There are two different types of prospectuses:

  1. Preliminary Prospectus. A preliminary prospectus, also called a red herring prospectus, isn’t a requirement. Issues often file this document to gauge investor interest in their offerings. It includes information on the company’s business model, finances, management team, and risks, but doesn’t include any pricing or transaction information about an offering of shares or other securities. 
  2. Final Prospectus. The final prospectus is the document the SEC requires. It includes all the information found in the preliminary prospectus, often with further details. The final prospectus also includes the offering’s transaction information, such as the number of shares the issuer is selling, the offering price, and the type of shares involved. 

How to Read a Prospectus

Prospectuses are filled with detailed information about the companies that create them. Although it may seem cumbersome, reading them is actually a pretty simple task, much like reading a book. Simply comb through the prospectus and take note of key information it reveals. 
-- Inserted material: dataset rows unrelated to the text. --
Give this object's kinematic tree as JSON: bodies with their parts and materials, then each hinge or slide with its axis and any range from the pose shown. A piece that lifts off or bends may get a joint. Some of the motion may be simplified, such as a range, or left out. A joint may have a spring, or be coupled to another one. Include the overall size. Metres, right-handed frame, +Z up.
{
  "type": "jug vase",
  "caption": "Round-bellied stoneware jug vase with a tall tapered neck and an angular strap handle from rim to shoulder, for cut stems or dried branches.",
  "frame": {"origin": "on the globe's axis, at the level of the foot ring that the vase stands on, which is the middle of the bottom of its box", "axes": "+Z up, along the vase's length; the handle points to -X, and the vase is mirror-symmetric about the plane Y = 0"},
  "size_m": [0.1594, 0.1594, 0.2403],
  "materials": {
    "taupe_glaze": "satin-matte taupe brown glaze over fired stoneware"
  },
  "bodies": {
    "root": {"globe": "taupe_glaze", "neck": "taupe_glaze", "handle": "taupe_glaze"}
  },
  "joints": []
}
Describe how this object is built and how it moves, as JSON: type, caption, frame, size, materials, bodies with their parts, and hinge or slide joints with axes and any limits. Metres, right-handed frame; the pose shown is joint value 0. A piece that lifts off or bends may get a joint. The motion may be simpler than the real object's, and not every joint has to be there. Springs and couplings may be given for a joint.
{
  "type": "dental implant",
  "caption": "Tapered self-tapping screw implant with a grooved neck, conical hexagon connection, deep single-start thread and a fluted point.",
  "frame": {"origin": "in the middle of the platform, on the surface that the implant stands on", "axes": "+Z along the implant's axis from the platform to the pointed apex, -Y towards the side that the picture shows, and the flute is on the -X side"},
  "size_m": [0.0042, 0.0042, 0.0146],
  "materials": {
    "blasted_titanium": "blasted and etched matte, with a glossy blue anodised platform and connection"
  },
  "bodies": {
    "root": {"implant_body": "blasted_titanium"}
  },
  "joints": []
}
What’s on a Preliminary Prospectus?

A preliminary prospectus is one that companies often use to gauge interest in their offerings. It comes with most of the information you’d find in a final prospectus, but not all. A preliminary prospectus typically includes:

  • Business Name. One of the first things listed on a preliminary prospectus is the business name. In many cases, the name of the business is coupled with its stock ticker. 
  • Business Information. Most prospectuses start with a summary of the business. This includes the business model, its history, a short description of products, and the plan the company intends to follow to become a leader or maintain its leadership position. 
  • Potential Risk Factors. Companies usually include a summary of the potential risk factors toward the top of the document. The risk factors are usually explained further later on in the document. Pay close attention to these risks no matter how obscure they may seem. 
  • Management Team. A company is only as strong as its management. Companies display the strength of their management teams in their prospectuses as a selling point to attract new investors. The document also names any company principals (owners or members). 
  • Use of Proceeds. When you invest, you’re not interested in padding a management team’s pockets. You want to make sure the money you invest goes to good use in growing the company. The use of proceeds section tells you how the company intends to use the investments it collects. 
  • Type of Offering. The document tells you whether the offering is public or private. 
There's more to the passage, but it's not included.